[WORK REQUIRED] Retype, exactly as written, every line from the one containing "The three.js and" down to the one containing "direction and elevation.", including both, and nothing else.

##### PROVIDED MATERIAL #####

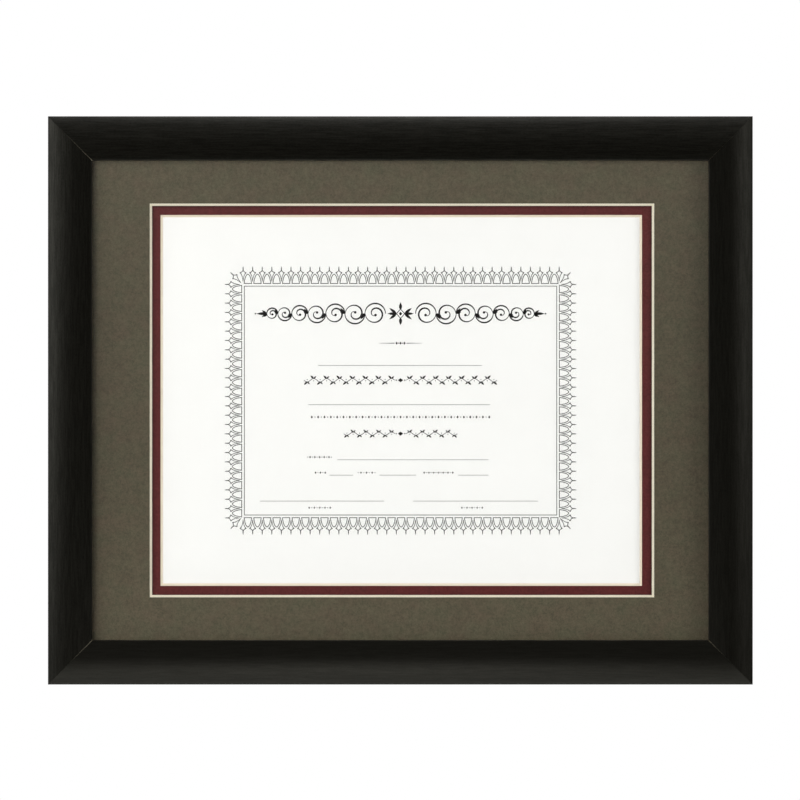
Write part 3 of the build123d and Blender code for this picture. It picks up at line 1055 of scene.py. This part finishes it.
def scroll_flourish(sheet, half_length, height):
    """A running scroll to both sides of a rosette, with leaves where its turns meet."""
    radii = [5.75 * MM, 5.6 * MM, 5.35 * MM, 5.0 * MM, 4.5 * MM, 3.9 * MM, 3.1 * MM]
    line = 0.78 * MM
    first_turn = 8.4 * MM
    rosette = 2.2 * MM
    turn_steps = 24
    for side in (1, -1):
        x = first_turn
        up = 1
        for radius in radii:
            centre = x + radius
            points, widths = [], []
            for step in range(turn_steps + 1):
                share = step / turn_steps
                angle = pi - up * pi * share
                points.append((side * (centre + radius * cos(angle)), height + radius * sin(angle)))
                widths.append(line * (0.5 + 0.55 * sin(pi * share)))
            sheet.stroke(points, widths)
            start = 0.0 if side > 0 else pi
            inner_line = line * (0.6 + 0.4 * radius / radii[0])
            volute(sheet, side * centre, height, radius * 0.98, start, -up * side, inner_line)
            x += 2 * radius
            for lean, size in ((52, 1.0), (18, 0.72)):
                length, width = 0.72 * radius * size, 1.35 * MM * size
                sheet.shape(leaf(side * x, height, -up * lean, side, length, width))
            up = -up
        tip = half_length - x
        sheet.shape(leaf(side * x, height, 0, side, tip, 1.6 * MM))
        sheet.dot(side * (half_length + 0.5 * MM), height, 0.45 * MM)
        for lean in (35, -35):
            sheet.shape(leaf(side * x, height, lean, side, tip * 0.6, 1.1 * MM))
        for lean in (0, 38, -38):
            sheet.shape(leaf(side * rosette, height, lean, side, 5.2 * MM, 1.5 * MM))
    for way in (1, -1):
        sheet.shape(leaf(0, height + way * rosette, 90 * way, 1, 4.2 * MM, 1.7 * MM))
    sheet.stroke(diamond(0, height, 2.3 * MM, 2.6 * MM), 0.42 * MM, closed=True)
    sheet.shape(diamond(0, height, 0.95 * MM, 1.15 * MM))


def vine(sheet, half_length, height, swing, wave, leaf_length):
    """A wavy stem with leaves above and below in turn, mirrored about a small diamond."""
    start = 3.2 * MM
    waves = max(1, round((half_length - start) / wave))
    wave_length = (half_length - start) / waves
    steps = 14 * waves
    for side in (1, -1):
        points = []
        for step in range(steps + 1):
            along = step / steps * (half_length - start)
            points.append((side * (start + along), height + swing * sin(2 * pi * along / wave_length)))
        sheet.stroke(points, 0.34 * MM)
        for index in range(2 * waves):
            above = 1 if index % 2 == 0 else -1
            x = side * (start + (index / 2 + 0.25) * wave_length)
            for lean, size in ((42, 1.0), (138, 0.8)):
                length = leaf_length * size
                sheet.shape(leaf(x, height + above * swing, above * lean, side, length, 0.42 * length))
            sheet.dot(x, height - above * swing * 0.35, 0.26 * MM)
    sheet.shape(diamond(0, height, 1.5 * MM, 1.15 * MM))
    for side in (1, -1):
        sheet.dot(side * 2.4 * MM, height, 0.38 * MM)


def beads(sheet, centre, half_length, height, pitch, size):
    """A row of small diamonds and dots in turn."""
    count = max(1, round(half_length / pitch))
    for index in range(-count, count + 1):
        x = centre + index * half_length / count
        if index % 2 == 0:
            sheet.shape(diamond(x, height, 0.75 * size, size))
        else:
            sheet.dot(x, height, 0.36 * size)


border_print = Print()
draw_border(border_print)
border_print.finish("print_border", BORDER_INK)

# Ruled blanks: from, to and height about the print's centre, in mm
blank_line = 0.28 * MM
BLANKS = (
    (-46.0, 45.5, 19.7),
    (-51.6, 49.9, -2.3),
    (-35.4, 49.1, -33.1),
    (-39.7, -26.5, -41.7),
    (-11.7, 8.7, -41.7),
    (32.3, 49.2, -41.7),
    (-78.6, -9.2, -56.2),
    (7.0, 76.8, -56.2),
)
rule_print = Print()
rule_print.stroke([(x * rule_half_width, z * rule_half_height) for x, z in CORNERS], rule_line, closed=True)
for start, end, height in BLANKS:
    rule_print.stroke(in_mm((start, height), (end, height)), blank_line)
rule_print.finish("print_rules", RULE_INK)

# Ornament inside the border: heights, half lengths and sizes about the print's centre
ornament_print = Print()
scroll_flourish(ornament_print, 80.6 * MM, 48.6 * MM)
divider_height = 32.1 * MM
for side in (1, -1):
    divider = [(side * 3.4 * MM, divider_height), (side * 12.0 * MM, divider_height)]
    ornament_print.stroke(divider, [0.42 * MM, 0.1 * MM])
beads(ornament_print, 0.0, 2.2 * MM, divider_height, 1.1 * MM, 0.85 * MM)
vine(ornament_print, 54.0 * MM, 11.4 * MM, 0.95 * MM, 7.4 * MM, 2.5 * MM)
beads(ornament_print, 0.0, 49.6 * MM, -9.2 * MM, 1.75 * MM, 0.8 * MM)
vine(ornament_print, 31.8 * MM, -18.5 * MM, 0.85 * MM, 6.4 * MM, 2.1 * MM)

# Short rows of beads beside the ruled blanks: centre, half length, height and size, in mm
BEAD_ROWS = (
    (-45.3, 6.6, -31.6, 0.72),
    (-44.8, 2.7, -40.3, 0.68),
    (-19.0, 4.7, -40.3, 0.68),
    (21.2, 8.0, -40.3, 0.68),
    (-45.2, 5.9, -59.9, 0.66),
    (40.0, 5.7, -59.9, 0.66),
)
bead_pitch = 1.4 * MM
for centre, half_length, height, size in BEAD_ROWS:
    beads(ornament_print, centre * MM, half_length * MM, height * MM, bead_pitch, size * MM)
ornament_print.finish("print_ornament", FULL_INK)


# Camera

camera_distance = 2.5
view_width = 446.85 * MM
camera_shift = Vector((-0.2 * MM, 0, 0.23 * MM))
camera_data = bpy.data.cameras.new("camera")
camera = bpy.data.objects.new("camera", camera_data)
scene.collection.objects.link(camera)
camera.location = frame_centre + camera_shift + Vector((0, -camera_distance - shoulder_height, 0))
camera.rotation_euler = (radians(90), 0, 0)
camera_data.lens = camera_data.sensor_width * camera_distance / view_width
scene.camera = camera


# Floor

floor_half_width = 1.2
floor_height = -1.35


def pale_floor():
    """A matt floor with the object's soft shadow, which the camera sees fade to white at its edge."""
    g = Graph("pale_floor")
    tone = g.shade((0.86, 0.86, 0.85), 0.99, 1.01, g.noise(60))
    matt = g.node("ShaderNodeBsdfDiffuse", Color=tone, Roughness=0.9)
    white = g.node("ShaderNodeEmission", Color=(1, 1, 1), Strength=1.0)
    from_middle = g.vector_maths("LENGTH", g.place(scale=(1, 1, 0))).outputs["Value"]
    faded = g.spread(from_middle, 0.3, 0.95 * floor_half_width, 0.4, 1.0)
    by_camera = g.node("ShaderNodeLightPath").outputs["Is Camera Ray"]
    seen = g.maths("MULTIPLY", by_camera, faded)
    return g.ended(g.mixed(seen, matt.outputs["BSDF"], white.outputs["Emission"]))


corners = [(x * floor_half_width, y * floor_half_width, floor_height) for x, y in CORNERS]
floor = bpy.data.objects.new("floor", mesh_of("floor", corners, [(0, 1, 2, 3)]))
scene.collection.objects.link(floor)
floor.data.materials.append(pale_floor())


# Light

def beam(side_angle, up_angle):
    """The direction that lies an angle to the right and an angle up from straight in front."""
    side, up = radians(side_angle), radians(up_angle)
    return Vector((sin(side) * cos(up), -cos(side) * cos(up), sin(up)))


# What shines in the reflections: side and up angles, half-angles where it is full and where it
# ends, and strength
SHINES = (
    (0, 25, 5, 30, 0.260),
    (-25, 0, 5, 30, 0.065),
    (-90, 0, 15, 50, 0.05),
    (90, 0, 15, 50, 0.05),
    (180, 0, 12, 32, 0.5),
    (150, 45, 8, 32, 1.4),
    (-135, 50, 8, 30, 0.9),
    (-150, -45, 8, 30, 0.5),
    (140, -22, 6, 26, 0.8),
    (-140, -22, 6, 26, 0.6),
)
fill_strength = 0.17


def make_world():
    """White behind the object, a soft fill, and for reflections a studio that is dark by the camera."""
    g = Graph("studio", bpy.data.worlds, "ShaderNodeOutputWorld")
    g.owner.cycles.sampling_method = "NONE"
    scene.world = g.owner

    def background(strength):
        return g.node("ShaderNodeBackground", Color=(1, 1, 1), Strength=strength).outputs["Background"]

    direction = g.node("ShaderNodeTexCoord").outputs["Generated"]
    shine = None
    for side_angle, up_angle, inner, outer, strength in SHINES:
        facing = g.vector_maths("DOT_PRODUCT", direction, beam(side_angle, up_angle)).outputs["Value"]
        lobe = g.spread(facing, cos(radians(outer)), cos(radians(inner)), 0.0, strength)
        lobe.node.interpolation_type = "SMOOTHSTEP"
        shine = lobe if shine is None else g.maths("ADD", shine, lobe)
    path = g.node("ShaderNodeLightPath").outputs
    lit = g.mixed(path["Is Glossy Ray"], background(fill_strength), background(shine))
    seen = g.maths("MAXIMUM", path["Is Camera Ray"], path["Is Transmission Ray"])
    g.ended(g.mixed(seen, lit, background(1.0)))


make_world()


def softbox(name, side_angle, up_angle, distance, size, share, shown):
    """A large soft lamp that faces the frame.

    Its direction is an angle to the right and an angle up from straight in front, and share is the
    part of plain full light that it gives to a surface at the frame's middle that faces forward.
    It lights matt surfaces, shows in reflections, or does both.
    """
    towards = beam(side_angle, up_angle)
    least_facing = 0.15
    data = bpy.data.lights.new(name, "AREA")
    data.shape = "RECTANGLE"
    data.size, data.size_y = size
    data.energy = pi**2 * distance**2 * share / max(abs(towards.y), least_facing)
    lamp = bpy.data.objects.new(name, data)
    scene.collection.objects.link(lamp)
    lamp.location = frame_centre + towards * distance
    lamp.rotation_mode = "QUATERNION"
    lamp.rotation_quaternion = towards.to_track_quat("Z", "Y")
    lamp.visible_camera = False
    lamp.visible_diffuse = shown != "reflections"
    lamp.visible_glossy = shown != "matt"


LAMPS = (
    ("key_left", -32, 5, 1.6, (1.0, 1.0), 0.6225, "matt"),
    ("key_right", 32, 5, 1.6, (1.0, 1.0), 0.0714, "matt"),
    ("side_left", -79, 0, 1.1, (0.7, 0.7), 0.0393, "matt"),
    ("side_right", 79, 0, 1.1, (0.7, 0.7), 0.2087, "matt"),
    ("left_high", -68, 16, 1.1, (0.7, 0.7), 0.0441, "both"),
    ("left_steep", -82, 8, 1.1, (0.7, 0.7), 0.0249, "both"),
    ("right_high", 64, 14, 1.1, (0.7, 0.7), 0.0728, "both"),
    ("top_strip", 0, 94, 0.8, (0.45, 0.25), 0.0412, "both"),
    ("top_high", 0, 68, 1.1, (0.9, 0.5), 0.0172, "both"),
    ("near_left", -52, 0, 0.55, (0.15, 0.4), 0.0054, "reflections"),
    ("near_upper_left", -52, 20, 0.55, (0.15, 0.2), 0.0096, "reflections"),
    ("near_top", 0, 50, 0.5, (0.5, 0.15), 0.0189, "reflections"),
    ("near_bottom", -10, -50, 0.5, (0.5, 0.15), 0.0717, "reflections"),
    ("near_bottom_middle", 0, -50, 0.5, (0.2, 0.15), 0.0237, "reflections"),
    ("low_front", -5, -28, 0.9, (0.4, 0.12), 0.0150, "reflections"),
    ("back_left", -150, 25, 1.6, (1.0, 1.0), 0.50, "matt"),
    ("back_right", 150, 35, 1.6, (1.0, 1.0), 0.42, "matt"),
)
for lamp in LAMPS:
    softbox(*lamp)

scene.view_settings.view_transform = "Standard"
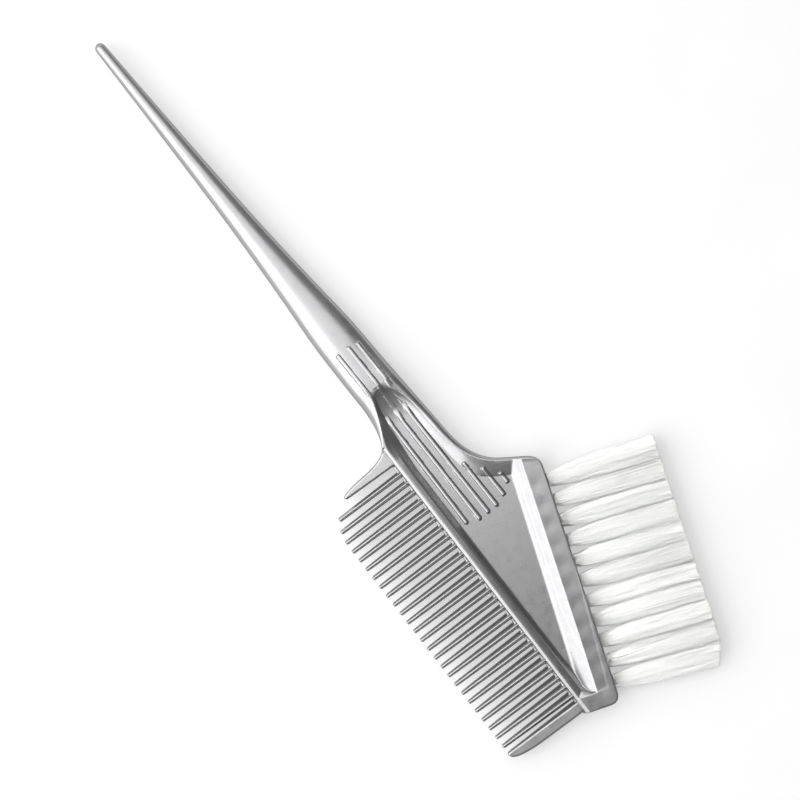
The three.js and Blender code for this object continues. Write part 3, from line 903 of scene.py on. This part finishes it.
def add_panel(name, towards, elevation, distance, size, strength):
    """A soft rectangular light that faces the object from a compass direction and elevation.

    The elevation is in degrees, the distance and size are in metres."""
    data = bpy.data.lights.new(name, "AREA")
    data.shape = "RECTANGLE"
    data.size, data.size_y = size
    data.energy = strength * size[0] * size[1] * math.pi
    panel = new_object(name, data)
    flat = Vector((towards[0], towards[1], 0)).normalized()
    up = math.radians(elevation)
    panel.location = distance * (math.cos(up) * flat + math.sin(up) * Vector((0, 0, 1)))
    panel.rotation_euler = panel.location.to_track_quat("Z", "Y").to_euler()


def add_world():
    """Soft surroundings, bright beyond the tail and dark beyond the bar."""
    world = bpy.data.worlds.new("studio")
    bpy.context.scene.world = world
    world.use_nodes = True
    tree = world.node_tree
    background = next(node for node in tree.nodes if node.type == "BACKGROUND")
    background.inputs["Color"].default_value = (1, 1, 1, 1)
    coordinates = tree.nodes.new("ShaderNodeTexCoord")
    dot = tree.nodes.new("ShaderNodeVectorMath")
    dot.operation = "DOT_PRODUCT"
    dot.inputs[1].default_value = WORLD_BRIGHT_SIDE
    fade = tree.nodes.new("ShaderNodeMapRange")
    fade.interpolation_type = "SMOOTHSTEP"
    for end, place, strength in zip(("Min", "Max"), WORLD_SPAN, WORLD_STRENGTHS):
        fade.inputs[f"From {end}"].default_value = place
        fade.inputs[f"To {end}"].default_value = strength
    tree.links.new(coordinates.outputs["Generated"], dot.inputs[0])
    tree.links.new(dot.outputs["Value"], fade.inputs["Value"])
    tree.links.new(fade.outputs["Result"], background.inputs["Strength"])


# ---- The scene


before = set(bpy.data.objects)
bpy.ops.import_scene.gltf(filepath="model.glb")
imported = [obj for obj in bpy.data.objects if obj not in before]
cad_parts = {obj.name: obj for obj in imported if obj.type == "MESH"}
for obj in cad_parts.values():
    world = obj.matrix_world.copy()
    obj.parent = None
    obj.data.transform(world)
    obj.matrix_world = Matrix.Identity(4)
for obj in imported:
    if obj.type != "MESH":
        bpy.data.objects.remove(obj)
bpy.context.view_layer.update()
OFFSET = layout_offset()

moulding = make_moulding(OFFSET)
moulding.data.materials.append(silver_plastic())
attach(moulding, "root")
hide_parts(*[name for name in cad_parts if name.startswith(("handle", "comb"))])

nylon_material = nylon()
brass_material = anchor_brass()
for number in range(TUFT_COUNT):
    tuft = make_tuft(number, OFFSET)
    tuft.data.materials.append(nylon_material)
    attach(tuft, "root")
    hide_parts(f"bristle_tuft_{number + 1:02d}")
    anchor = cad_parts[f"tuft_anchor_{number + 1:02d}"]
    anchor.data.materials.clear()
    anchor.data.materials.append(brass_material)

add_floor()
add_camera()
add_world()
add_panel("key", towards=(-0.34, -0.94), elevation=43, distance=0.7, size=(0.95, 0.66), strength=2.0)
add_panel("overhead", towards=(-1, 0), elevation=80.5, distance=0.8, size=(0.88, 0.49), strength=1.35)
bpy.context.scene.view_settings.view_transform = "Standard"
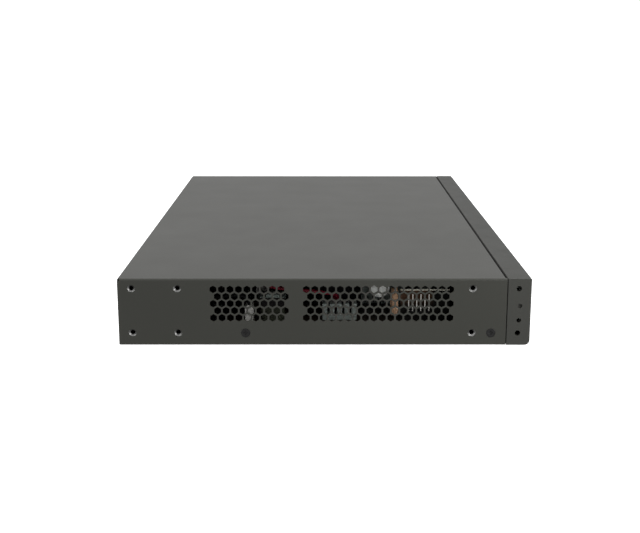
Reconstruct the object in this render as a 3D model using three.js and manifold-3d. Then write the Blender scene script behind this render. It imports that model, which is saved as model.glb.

#####

[WRITTEN RESPONSE]
The three.js and Blender code for this object continues. Write part 3, from line 903 of scene.py on. This part finishes it.
def add_panel(name, towards, elevation, distance, size, strength):
    """A soft rectangular light that faces the object from a compass direction and elevation.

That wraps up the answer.